Adjust your model specification to include these two separate variables as predictors, instead of the raw hunger scores.
Hints
hunger * dietcould be replaced by(hunger1 + hunger2) * diet, thereby allowing each aspect of hunger to interact with diet.- We can only put one of these variables in the random effects
(1 + hunger | participant). Recall that above we discussed how we cannot have(diet | participant), because “an effect of diet” makes no sense for a single participant (they are either on the diet or they are not, so there is no ‘effect’). Similarly, each participant has only one value for their average hungriness.
Question 5
Hopefully, you have fitted a model similar to the below:
hangrywb <- lmer(q_irritability ~ (avg_hunger + hunger_gc) * fivetwo +
(1 + hunger_gc | ppt), data = hangry,
control = lmerControl(optimizer="bobyqa"))Below, we have obtained p-values using the Kenward Rogers Approximation of \(df\) for the test of whether the fixed effects are zero, so we can see the significance of each estimate.
Provide an answer for each of these questions:
- For those following no diet, is there evidence to suggest that people who are on average more hungry are more irritable?
- Is there evidence to suggest that this is different for those following the five-two diet? In what way?
- Do people following no diet tend to be more irritable when they are more hungry than they usually are?

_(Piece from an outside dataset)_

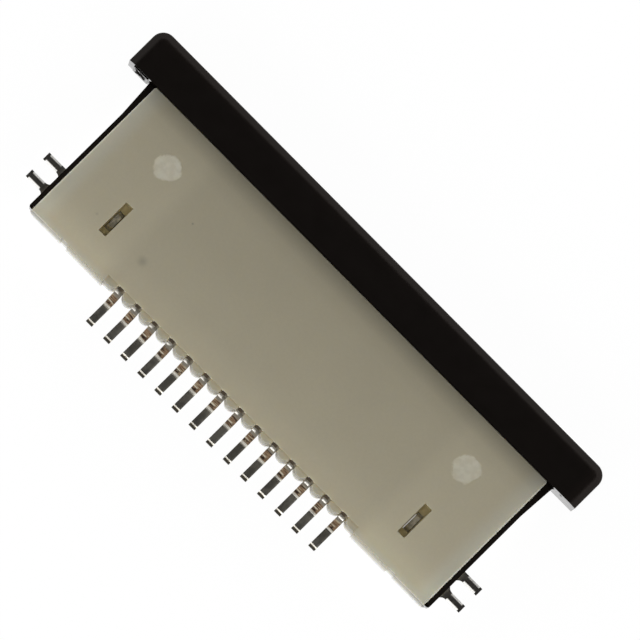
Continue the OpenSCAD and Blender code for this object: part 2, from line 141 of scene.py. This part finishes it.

- Is there evidence to suggest that this is different for those following the five-two diet? In what way?
- (Trickier:) What does the
fivetwocoefficient represent?
| Model Summary | ||||||
| Parameter | Coefficient | SE | 95% CI | t | df | p |
|---|---|---|---|---|---|---|
| Fixed Effects | ||||||
| (Intercept) | 17.13 | 5.21 | (6.75, 27.51) | 3.29 | 77.00 | 0.002 |
| avg hunger | 3.86e-03 | 0.11 | (-0.21, 0.22) | 0.04 | 77.00 | 0.971 |
| hunger gc | 0.19 | 0.08 | (0.03, 0.34) | 2.45 | 70.40 | 0.017 |
| fivetwo (1) | -10.85 | 6.62 | (-24.03, 2.32) | -1.64 | 77.00 | 0.105 |
| avg hunger × fivetwo (1) | 0.47 | 0.14 | (0.20, 0.74) | 3.44 | 77.00 | < .001 |
| hunger gc × fivetwo (1) | 0.38 | 0.10 | (0.18, 0.58) | 3.75 | 73.64 | < .001 |
| Random Effects | ||||||
| SD (Intercept: ppt) | 6.93 | |||||
| SD (hunger_gc: ppt) | 0.38 | |||||
| Cor (Intercept~hunger_gc: ppt) | -0.01 | |||||
| SD (Residual) | 4.83 | |||||
Question 6
Construct two plots showing the two model estimated interactions. Think about your answers to the previous question, and check that they match with what you are seeing in the plots (do not underestimate the utility of this activity for helping understanding!).
Hints
This isn’t as difficult as it sounds. the sjPlot package can do it in one line of code!
Question 7
Provide tests or confidence intervals for the parameters of interest, and write-up the results.
Remember: some options for inference
| df approximations | likelihood-based | |
|---|---|---|
| tests or CIs for model parameters | library(parameters)model_parameters(model, ci_method="kr") |
confint(model, type="profile") |
| model comparison (different fixed effects, same random effects) |
library(pbkrtest)KRmodcomp(model1,model0) |
anova(model0,model) |
fit models with REML=TRUE.good option for small samples |
fit models with REML=FALSE.needs large N at both levels (40+) |
Other within-group transformations
As well as within-group mean centering a predictor (like we have done above), we can within-group standardise a predictor. This would disagregate within and between effects, but interpretation would of the within effect would be the estimated change in \(y\) associated with being 1 standard deviation higher in \(x\) for that group.